Task to complete: Below is a listing; reproduce each line of it exactly.

Information supplied:
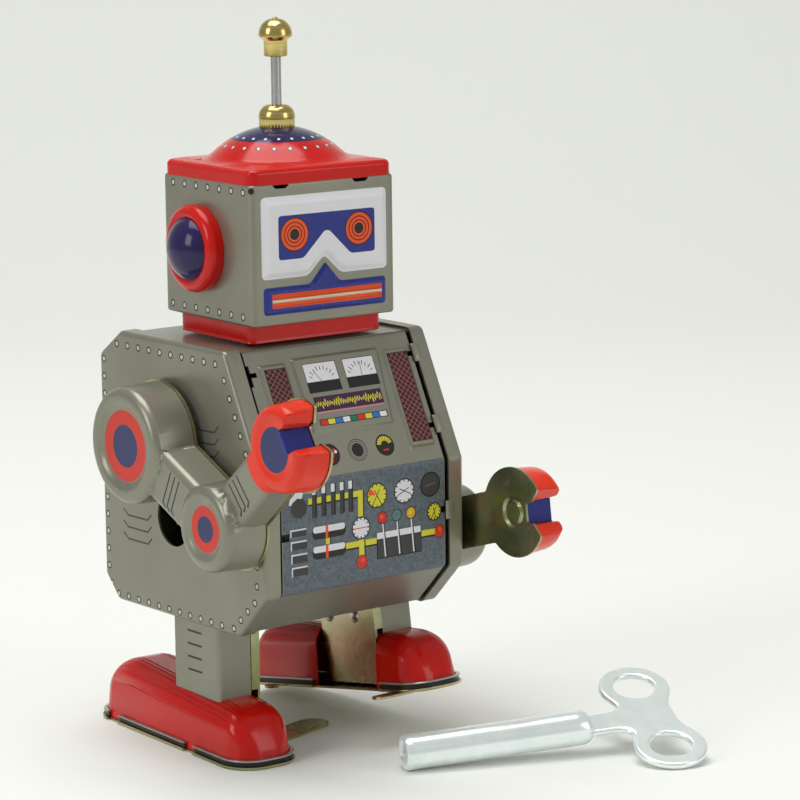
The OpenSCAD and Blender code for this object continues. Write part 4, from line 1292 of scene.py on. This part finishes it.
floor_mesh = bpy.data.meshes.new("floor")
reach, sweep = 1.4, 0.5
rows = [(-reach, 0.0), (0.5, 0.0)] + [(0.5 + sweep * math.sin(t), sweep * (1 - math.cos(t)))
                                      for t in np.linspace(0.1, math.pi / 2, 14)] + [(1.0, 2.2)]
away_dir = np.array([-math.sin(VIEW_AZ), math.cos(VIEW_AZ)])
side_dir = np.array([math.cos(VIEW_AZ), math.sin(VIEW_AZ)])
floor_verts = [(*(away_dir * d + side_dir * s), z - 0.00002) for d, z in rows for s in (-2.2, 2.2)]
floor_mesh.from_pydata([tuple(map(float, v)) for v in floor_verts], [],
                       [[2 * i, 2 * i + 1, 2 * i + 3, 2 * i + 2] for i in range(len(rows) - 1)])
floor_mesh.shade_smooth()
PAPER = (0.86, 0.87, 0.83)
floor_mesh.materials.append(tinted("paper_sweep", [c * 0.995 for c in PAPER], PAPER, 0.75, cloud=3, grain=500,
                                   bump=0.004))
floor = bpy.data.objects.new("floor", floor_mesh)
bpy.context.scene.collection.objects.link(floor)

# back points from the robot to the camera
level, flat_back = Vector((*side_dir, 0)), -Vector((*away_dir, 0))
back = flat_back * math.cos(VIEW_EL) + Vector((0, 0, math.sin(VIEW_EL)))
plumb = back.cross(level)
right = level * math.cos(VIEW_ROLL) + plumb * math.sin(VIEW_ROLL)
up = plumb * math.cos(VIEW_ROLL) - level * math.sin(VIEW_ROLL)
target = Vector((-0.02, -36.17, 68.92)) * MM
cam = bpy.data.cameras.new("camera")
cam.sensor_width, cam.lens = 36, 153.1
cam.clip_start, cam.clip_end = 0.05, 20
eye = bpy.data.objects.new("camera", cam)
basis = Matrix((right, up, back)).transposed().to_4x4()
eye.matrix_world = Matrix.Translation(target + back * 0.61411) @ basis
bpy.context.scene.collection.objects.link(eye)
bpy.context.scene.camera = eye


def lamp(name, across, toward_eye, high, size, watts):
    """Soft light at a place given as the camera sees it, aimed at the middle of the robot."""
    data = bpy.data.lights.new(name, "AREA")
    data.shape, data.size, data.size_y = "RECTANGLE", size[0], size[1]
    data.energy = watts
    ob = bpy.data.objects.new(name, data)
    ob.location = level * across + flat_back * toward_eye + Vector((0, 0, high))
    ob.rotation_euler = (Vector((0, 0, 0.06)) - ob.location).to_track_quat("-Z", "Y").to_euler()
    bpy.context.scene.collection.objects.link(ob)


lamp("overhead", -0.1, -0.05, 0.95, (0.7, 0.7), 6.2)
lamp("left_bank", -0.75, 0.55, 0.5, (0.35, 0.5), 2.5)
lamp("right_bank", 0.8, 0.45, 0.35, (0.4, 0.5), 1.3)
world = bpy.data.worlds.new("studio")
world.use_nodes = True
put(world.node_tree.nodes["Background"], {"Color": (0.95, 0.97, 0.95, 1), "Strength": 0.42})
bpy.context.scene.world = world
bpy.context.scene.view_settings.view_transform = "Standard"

Task result:
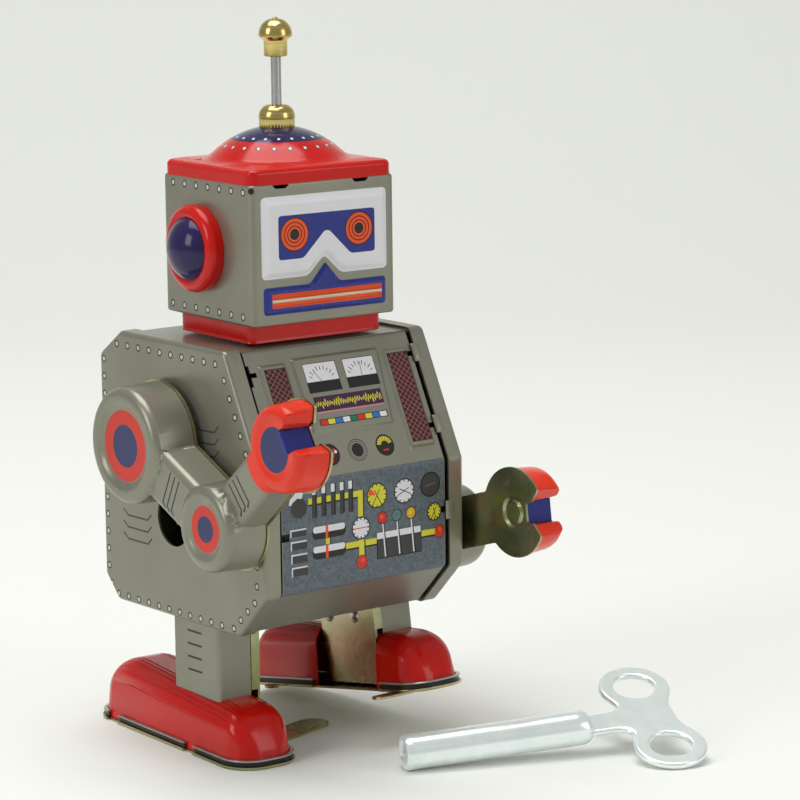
The OpenSCAD and Blender code for this object continues. Write part 4, from line 1292 of scene.py on. This part finishes it.
floor_mesh = bpy.data.meshes.new("floor")
reach, sweep = 1.4, 0.5
rows = [(-reach, 0.0), (0.5, 0.0)] + [(0.5 + sweep * math.sin(t), sweep * (1 - math.cos(t)))
                                      for t in np.linspace(0.1, math.pi / 2, 14)] + [(1.0, 2.2)]
away_dir = np.array([-math.sin(VIEW_AZ), math.cos(VIEW_AZ)])
side_dir = np.array([math.cos(VIEW_AZ), math.sin(VIEW_AZ)])
floor_verts = [(*(away_dir * d + side_dir * s), z - 0.00002) for d, z in rows for s in (-2.2, 2.2)]
floor_mesh.from_pydata([tuple(map(float, v)) for v in floor_verts], [],
                       [[2 * i, 2 * i + 1, 2 * i + 3, 2 * i + 2] for i in range(len(rows) - 1)])
floor_mesh.shade_smooth()
PAPER = (0.86, 0.87, 0.83)
floor_mesh.materials.append(tinted("paper_sweep", [c * 0.995 for c in PAPER], PAPER, 0.75, cloud=3, grain=500,
                                   bump=0.004))
floor = bpy.data.objects.new("floor", floor_mesh)
bpy.context.scene.collection.objects.link(floor)

# back points from the robot to the camera
level, flat_back = Vector((*side_dir, 0)), -Vector((*away_dir, 0))
back = flat_back * math.cos(VIEW_EL) + Vector((0, 0, math.sin(VIEW_EL)))
plumb = back.cross(level)
right = level * math.cos(VIEW_ROLL) + plumb * math.sin(VIEW_ROLL)
up = plumb * math.cos(VIEW_ROLL) - level * math.sin(VIEW_ROLL)
target = Vector((-0.02, -36.17, 68.92)) * MM
cam = bpy.data.cameras.new("camera")
cam.sensor_width, cam.lens = 36, 153.1
cam.clip_start, cam.clip_end = 0.05, 20
eye = bpy.data.objects.new("camera", cam)
basis = Matrix((right, up, back)).transposed().to_4x4()
eye.matrix_world = Matrix.Translation(target + back * 0.61411) @ basis
bpy.context.scene.collection.objects.link(eye)
bpy.context.scene.camera = eye


def lamp(name, across, toward_eye, high, size, watts):
    """Soft light at a place given as the camera sees it, aimed at the middle of the robot."""
    data = bpy.data.lights.new(name, "AREA")
    data.shape, data.size, data.size_y = "RECTANGLE", size[0], size[1]
    data.energy = watts
    ob = bpy.data.objects.new(name, data)
    ob.location = level * across + flat_back * toward_eye + Vector((0, 0, high))
    ob.rotation_euler = (Vector((0, 0, 0.06)) - ob.location).to_track_quat("-Z", "Y").to_euler()
    bpy.context.scene.collection.objects.link(ob)


lamp("overhead", -0.1, -0.05, 0.95, (0.7, 0.7), 6.2)
lamp("left_bank", -0.75, 0.55, 0.5, (0.35, 0.5), 2.5)
lamp("right_bank", 0.8, 0.45, 0.35, (0.4, 0.5), 1.3)
world = bpy.data.worlds.new("studio")
world.use_nodes = True
put(world.node_tree.nodes["Background"], {"Color": (0.95, 0.97, 0.95, 1), "Strength": 0.42})
bpy.context.scene.world = world
bpy.context.scene.view_settings.view_transform = "Standard"